Two interventional radiology tests have been used in the past. The arterial stimulation with venous sampling (ASVS) technique involves selective pancreatic angiographic stimulation using intra-arterial calcium and venous sampling. An immediate rise in insulin from stimulation in gastroduodenal artery suggests focal form in pancreatic head; if the test is positive in superior mesenteric artery, the lesion is localized in the uncinate process or in the neck; a rise in insulin from stimulation in splenic artery identifies a lesion in pancreatic body or tail. If the stimulation is effective in all three arteries, a diffuse CHI should be suspected. In transhepatic portal venous catheterization and selective sampling of pancreatic vein (THPVS), the pancreatic venous insulin levels are compared with simultaneous plasma levels of insulin and glucose [17]. Both ASVS and THPVS are technically challenging and have limited specificity and sensitivity, and these techniques have been replaced by 18-Fluorine-l-dihydroxyphenylalanine positron emission tomography (18F-DOPA-PET), usually combined with computed tomography with multiphase contrast media protocols (18F-DOPA-PET/CT). l-DOPA is absorbed by neuroendocrine cells and by pancreas islet cells and metabolized into dopamine. Beta cells of the pancreas have dopamine receptors, and the uptake of 18F-DOPA is very increased in foci with high insulin synthesis rates. 18F-DOPA-PET/CT detects focal lesions as small as 5 mm. This technique, described for the first time in 2003 [18], nowadays represents the most precise method used to differentiate between focal and diffuse form of congenital hyperinsulinism, with a sensitivity of 94 % combined with a specificity of 100 % [19].
25.6 Treatment
In CHI, it is vital to make a prompt diagnosis and to begin early management, as delay in treatment may cause brain damage and permanent neurodevelopmental disorders. Some factors as age, comorbidities, severity, duration, and frequency of hypoglycemic episodes could affect the neurological outcome.

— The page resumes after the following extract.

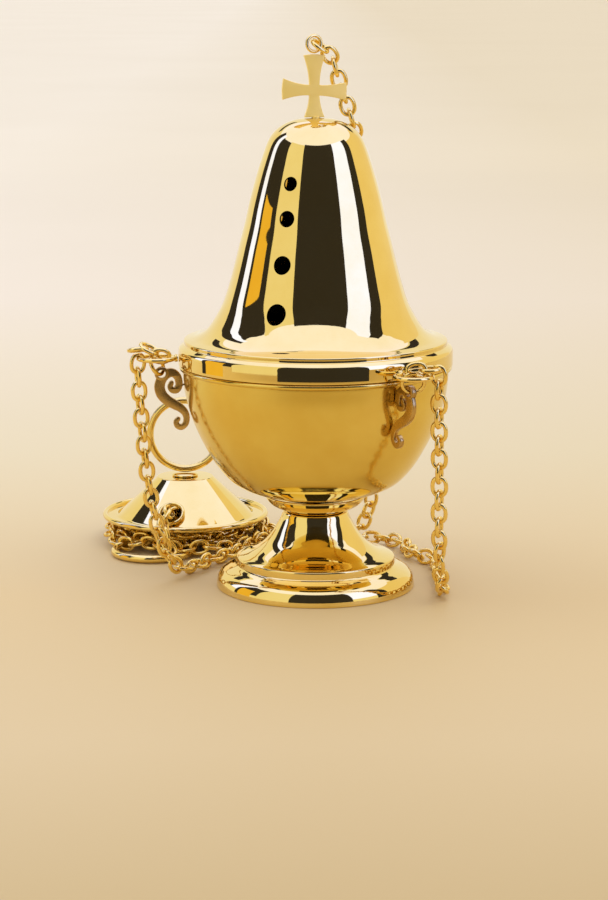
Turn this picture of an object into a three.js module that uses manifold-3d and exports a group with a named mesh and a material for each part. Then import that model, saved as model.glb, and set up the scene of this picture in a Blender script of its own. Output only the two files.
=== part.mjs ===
// A thurible: a footed censer bowl, its sliding bell-shaped lid, the charcoal pan inside, three hanging
// chains with a lift chain, and the conical chain cap with its finger ring and pull ring, all standing or
// lying on one flat surface. Millimetres, +Z up, origin on that surface under the middle of the foot.
// An azimuth is measured round +Z from the front (-Y), positive towards +X.
import * as THREE from 'three';
import { mergeVertices } from 'three/addons/utils/BufferGeometryUtils.js';
import Module from 'manifold-3d';

const wasm = await Module();
wasm.setup();

// ---- driving dimensions -------------------------------------------------------------------------------
const GAP = 0.3; // between pieces that touch
const ROUND = 26; // facets round the large turned pieces

const RIM_RADIUS = 70; // lid skirt, the widest turned size
const BOWL_RIM_RADIUS = 67.9;
const BOWL_RIM_TOP = 122.6;
const BEAD_RADIUS = 69.6;
const SKIRT_BOTTOM = 116.3;
const LEDGE_TOP = 126.2;
const LID_TOP = 240.3;

const FOOT_RADIUS = 51.2;
const FOOT_TOP = 39;
const COLLAR_RADIUS = 26;
const BOLT_RADIUS = 2.4;
const BOLT_HOLE = 2.9;

const BRACKETS = { left: -84.5, right: 35.5, rear: 155.5 }; // azimuths in degrees
const BRACKET_THICKNESS = 2.4;
const EYE = { radius: 78.6, height: 111.8, boss: 3.6, hole: 2.1 };
const JUMP_RING = { radius: 5.35, wire: 1, lean: 25, twist: 30 }; // centre-line radius, wire radius, degrees
const GUIDE_RING = { reach: 81.2, height: 119.7, radius: 9.1, wire: 1.15, shank: 1.6 };

const HOLE_AZIMUTHS = [-24.5, 95.5, 215.5];
const SMOKE_HOLES = [[209.6, 3.5], [192.7, 4], [170.4, 4.55], [146.8, 5.1]]; // height, radius

const CROSS = {
  centre: 254, side: 15.9, top: 17.3, foot: 13.4, waist: 2.6, tip: 4.8, thickness: 2.5, yaw: 10,
};
const CROSS_RING = { radius: 3.95, wire: 0.9 };
const STUD_RADIUS = 1.9;

const CAP = { x: -72, y: 101, brim: 46, cone: 37.6, top: 15.4, low: 13.8, high: 36.5 };
const CAP_SLOPE = Math.PI / 4; // the cone's wall
const CAP_HOLE = { azimuth: -11, reach: 31.7, height: 21, radius: 6 };
const GROMMET = { radius: 6.5, wire: 1 };
const CAP_EYES = { left: 259, right: 79, rear: 169 };
const CAP_EYE = { reach: 22, height: 21.5, radius: 3.2, wire: 0.8 };
const FINGER_RING = { radius: 19.2, wire: 1.95, seat: 7.2, seat_top: 38.3 };

const PULL_RING = { x: -88, y: 65, radius: 20.6, wire: 2.4 };
const PULL_TRAVEL = [-27, -13]; // how far the pull ring is drawn when the lid is up

const CHAIN_CORE = 2.2; // radius of the plain tube that stands for a chain
const CHAIN_STEP = 16;
const HEAP = { inner: 17, outer: 49, low: 0.3, high: 13.2, clear: 23.6 };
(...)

The primary goals of therapy are to achieve normoglycemia and restore production of ketone bodies, inhibiting inappropriate insulin secretion.
The increase in glucose concentration can be achieved either by giving additional glucose or by administration of glycogenolytic and gluconeogenic hormones such as glucagon. Force-feeding must be prevented in order to avoid feeding refusal behavior or severe gastroesophageal reflux. If necessary, intravenous glucose infusion should be used in order to maintain blood glucose >60–70 mg/dL. In neonates with CHI glucose infusion rate necessary to maintain euglycemia is higher than in unaffected newborns (>6–8 mg/kg/min compared to a normal of 4–6 mg/kg/min).
On the other hand, for decreasing serum insulin, medications that inhibit insulin secretion (diazoxide, octreotide) and/or pancreatic resection will be required.
25.7 Medical Therapy
Diazoxide is a potent inhibitor of insulin secretion that binds the SUR1 subunit of the KATP-channel, activating it. This drug is considered the first-line drug for treatment of CHI but requires an intact KATP-channel. Therefore, children with diffuse disease due to inactivating mutations in ABCC8 and KCNJ11 and most patients with focal lesions are unresponsive to diazoxide. Diazoxide is daily administered orally in three divided doses, at 5–15 mg/kg/day. Most common side effects include hypertrichosis and salt and fluid retention, which could lead to severe complications, such as congestive hearth failure and reopening of the ductus arteriosus [20]. Other frequent side effects of the therapy with diazoxide are nausea, vomiting, and loss of appetite. When diazoxide is used in higher dose (20 mg/kg/day), it could lead to paradoxical hypoglycemia. In addiction to diazoxide, administration of a thiazide diuretic (chlorotiazide 7–10 mg/kg/day in two divided doses) is advised to prevent fluid retention and for its synergistic effect on the suppression of insulin secretion.